Common Stock Share Repurchases. From time to time, we repurchase shares of our Common Stock under share
repurchase programs authorized by our Board of Directors. Shares repurchased constitute authorized, but unissued shares
under the North Carolina laws under which we are incorporated. Additionally, our Common Stock has no par or stated
value. Accordingly, we record the full value of share repurchases, upon the trade date, against Common Stock except
when to do so would result in a negative balance in our Common Stock account. In such instances, on a period basis, we
record the cost of any further share repurchases as a reduction in retained earnings. Due to the large number of share
repurchases and the increase in our Common Stock market value over the past several years, our Common Stock balance
is frequently zero at the end of any period. Accordingly, $1,434 million, $1,154 million and $713 million in share
repurchases were recorded as a reduction in Retained earnings in 2008, 2007 and 2006, respectively. See Note 18 for
additional information.
Pension and Post-Retirement Medical Benefits. In September 2006, the FASB issued SFAS No. 158, “Employers’
Accounting for Defined Benefit Pension and Other Postretirement Plans – an amendment of FASB Statements No. 87, 88,
106 and 132(R),” (“SFAS 158”).
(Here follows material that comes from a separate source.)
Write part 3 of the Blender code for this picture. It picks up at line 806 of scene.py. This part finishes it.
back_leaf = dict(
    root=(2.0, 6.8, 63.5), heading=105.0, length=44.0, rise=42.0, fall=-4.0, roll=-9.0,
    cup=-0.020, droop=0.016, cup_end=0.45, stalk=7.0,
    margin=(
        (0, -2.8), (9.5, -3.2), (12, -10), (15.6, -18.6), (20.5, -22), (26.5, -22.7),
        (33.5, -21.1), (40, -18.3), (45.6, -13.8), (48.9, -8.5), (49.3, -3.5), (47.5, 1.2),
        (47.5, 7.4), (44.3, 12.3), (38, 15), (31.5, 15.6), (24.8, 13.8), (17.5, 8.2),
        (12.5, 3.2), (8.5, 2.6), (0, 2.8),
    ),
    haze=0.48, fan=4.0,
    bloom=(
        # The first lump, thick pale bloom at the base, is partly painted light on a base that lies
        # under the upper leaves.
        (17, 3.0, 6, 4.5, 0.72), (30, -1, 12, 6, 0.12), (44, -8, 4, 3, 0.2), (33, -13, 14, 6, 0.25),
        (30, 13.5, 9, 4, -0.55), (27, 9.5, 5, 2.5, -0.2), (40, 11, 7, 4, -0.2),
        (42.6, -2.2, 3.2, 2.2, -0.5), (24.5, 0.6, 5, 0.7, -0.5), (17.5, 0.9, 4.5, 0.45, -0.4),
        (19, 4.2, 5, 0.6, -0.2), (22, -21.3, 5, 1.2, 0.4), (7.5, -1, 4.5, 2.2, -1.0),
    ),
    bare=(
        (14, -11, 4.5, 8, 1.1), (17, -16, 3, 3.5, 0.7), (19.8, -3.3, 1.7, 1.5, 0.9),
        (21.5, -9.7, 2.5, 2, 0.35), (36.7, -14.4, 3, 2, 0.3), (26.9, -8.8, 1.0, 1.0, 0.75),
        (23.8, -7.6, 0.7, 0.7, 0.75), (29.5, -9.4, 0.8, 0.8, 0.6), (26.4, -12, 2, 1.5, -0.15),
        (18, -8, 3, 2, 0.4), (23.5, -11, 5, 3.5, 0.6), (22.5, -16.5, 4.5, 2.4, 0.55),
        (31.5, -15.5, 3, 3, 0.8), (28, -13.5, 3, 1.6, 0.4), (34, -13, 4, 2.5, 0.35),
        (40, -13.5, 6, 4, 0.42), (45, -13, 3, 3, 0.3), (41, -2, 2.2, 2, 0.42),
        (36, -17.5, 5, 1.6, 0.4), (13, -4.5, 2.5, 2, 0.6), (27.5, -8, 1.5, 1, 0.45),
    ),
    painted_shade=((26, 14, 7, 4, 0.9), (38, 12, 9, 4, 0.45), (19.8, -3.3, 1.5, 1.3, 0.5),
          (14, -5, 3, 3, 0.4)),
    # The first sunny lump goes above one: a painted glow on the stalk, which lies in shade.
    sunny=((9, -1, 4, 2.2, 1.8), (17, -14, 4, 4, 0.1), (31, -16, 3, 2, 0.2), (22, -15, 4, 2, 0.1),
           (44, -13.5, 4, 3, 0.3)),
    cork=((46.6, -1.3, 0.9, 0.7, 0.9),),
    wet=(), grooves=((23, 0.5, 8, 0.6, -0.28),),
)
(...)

In the fourth quarter of 2006, we adopted the recognition and disclosure provisions of
SFAS 158. Additionally, SFAS 158 requires measurement of the funded status of pension and postretirement plans as of
the date of a company’s fiscal year ending after December 15, 2008, the year ended December 27, 2008 for the Company.
The Company had certain plans which had measurement dates that did not coincide with our fiscal year end and thus were
required to change their measurement dates in 2008. As permitted by SFAS 158, we used the measurements performed in
2007 to estimate the effects of our change to fiscal year end measurement dates.